Saturday, February 28, 2009

The Gap-Open Stock Trading Strategy

What is a Gap Open?

A gap open is when the opening price of a stock is above (gap up) or below (gap down) the previous evening's closing price.

Gap Up at the Open Trading Strategy

Like any system, method, tactic or strategy, its not 100% reliable, but applying the following criteria significantly reduces the risk of playing gap opens for RightLine readers

The stock must gap open to the upside on a split announcement, positive earnings, a brokerage upgrade, or strong buying in the stock's sector.

Ideally, the stock should gap above the previous day's high.

The stock should be a relatively strong issue that is in an up trend and/or rebounding off significant price support, a major moving average (like the 50-DMA or the 200-DMA), or a well-defined trend line.

Preferably, the company should be in a very strong group

Once the stock has gapped open to the upside in the morning and has traded for a complete half-hour, the entry point at which to buy will be 1/4 above the high of the 1st half-hour. In other words, the stock should only be bought after it has traded for a complete half-hour, and then only if it manages to trade 1/4 point above the highest price of the first half-hour. (NOTE: For aggressive traders, you can adapt this to the first fifteen minutes. Realize that you add more risk to the trade by shortening the evaluation time period. Conversely, traders who are less risk prone, should use 45 minutes to one hour.)

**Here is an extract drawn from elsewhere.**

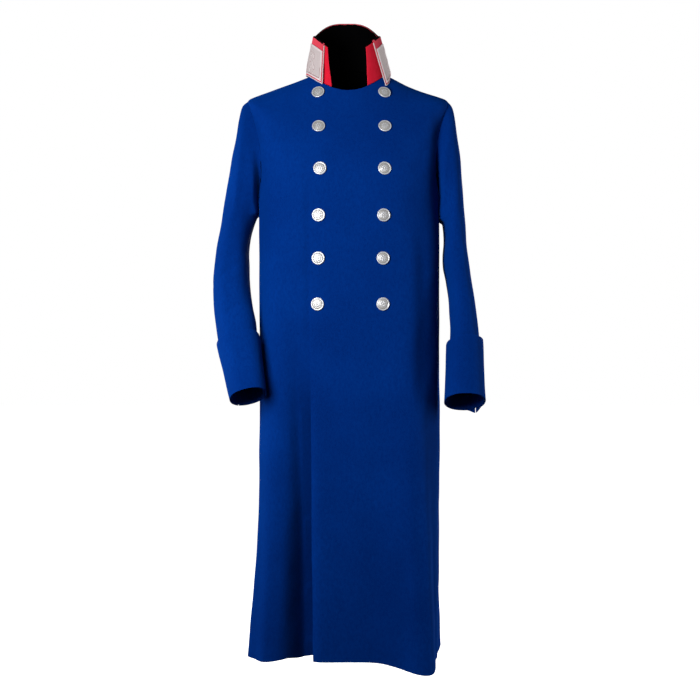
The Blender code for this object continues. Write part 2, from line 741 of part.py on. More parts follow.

The ideal situation occurs when the break above the 1st half-hour's high happens several hours after the 1st half-hour of trading (mid to latter day).

Also, should the "gap open" take the issue from below to above a significant moving average like the 50-DMA or 200-DMA, consider it a very bullish sign and therefore an extremely compelling play.

Gap Down at the Open Trading Strategy

Note that not all gap opens are to the upside. A gap down at the open can be played in a similar manner with the intention of selling the stock short. When going short, the same rules for gap-ups apply "in reverse." Just look for a relatively weak issue in a downtrend, and a known reason for the gap down.

Once the stock has traded for a complete half-hour, the entry point at which to sell-short will be 1/4 point below the low of the 1st half-hour. In other words, you should only go short after the stock has traded for a complete half-hour, and then only if it manages to trade 1/4 point below the lowest price of the first half-hour.